A la rentrée, Anna ira au lycée général tandis que Francesca s'inscrira au lycée professionnel !
Malgré qu'elles se soient jurées fidélité... leur amitié ne va pas résister à l'été, aux changements dans leur vie et à l'éveil des sens. Anna tombe amoureuse d'un copain de son frère, tandis que Francesca découvre qu'elle est profondément émue par les sentiments qu'elle éprouve pour son amie et qu'elle sent grandir en elle.
Mais en plus, rien ne va plus à la maison. Le père de Francesca veille sur sa fille en observant tout à la jumelle. Il va tout faire pour les séparer accusant Anna de compromettre sa petite fille...et devenir violent quand elle lui désobéit.
Et le père d'Anna va choisir justement cet été-là pour s'éloigner de plus en plus de sa famille. Lui qui a toujours aimé flamber et attirer les regards va se lancer dans un trafic d’œuvres d'art qui ne peut que lui attirer davantage d'ennuis...
On est loin dans ce roman de l'image idéalisée de la Toscane, telle que le touriste la découvre en voyageant.
Dans ces barres HLM qui dominent la plage, dans la puanteur des égouts et des cages d'escalier, la chaleur est insoutenable. La lumière trop vive de l'été ne peut plus longtemps cacher la noirceur du monde qui entoure les deux jeunes filles, une noirceur que le lecteur découvre peu à peu au fil du récit : petites combines, drogue, alcool, sexe, violence sont évidemment bien présents mais l'amitié et l'amour sont bien là aussi, ainsi que les rêves qui permettent à chacun, à son niveau, de supporter le présent.
Comment faire, quand on est si pauvre, pour sortir de cet engrenage qui est le leur et de cette cité dominée par l'aciérie toute proche, pour ne pas dire écrasée par elle, cette usine noire et brûlante qui donne pourtant du travail à tous les hommes de Piombino...

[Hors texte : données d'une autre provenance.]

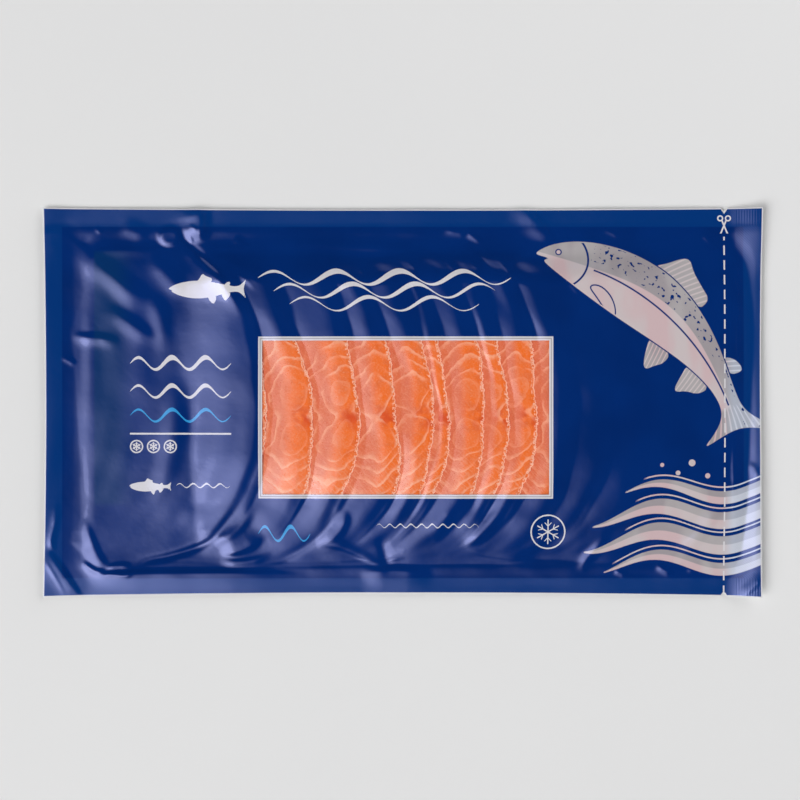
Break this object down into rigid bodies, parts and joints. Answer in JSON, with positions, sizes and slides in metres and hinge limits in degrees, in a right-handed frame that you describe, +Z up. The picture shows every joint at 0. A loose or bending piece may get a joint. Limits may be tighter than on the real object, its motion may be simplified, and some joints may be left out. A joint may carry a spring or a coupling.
{
  "type": "pack of smoked salmon",
  "caption": "Flat sealed printed pouch with a clear window over a fan of smoked salmon slices on a board, with a tear line near one end.",
  "frame": {"origin": "centre of the pouch's outline, on the surface that it lies on", "axes": "+X along the pouch towards the end with the tear line, +Y across it, +Z up out of the printed face"},
  "size_m": [0.36, 0.195, 0.0118],
  "materials": {
    "printed_film": "glossy printed packing film",
    "clear_film": "clear glossy packing film",
    "salmon": "moist oily fish"
  },
  "bodies": {
    "root": {"pouch": "printed_film", "slice_01": "salmon", "slice_02": "salmon", "slice_03": "salmon", "slice_04": "salmon", "slice_05": "salmon", "slice_06": "salmon", "slice_07": "salmon", "slice_08": "salmon", "slice_09": "salmon", "slice_10": "salmon"}
  },
  "joints": []
}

Comment faire pour les hommes jeunes, ou pour les pères, pour échapper, même quand on est rentré chez soi, au danger de l'usine, un danger physique et psychologique, à la chaleur étouffante des hauts-fourneaux, échapper aussi à la crise économique qui touche le secteur et va donc entraîner des licenciements, détruire des familles et des vies, amener les hommes à boire et à devenir plus violents encore.

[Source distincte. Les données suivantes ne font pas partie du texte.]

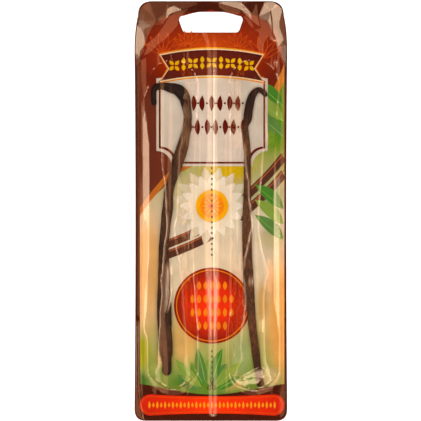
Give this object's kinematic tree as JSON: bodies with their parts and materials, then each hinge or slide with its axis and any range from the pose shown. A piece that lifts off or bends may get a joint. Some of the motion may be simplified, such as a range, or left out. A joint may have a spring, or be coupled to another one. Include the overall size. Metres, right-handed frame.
{
  "type": "vanilla pod pack",
  "caption": "Flat hanging pack of dried vanilla pods: printed backing sheet, clear formed film with a long pocket for each pod, and a hang hole at the top.",
  "frame": {"origin": "middle of the underside of the backing sheet, at the centre of the pack's outline", "axes": "+X across the pack to the right as seen from its front, +Y up its length to the hang hole, +Z out of its front; the pack lies on its back"},
  "size_m": [0.08, 0.22, 0.0088],
  "materials": {
    "printed_sheet": "satin printed sheet: dark brown border, orange-red, cream, green and red fields",
    "clear_film": "clear glossy formed film with soft lengthwise creases",
    "dried_pod": "dark brown, leathery, wrinkled lengthwise, faint oily sheen"
  },
  "bodies": {
    "root": {"backing": "printed_sheet", "film": "clear_film", "pod_left": "dried_pod", "pod_right": "dried_pod"}
  },
  "joints": []
}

C'est de ce déterminisme social auquel il est difficile d'échapper, que l'auteur nous parle, et, même si certains tentent l'impossible, la nature humaine, et la noirceur des âmes y trouvent-là prétexte à toutes les dérives...
C'est le premier roman écrit par l'auteur. Il a fait grand bruit à sa sortie en Italie en 2010, car il l'a propulsé sur le devant de la scène littéraire malgré les critiques qui ont trouvé exagérée sa façon de décrire cette ville industrielle de bord de mer.
L'écriture est incisive et tous les personnages sonnent juste.
La condition des femmes est particulièrement révoltante mais tellement réaliste. Jeunes, elles attirent le regard des hommes mais dès qu'elles se marient leur rêve d'être aimées s'amenuise au fur et à mesure qu'elles vieillissent.
Je n'ai pas trouvé comme j'ai pu le lire sur certaines critiques, que le roman tombait dans la caricature même si bien entendu on aimerait que chacun se comporte différemment.
C'est donc une fresque sociologique intéressante et un roman à découvrir pour la plume réaliste et humaniste de l'auteur.
Un film éponyme de Stefano Mordini, a été tiré de ce roman en 2013.
Peut-être l'avez-vous vu ?
Ils rirent tous les deux, enlacés et fatigués, dans la lumière de l'ampoule qui pendait du plafond et de l'aube qui se levait. A ce moment-là, appuyée au chambranle de la porte, Anna apparut. Elle ne dit rien. Resta là, toute propre et les pieds nus. Elle les regardait, sans qu'ils la voient, comme un petit ange en pyjama d'été. Dans son code à elle, c'était beau. Maman avec son visage niché dans le cou de son frère, la plus belle chose au monde peut-être. Une chose pour laquelle ça valait le coup, dans la vie, de ne jamais tricher.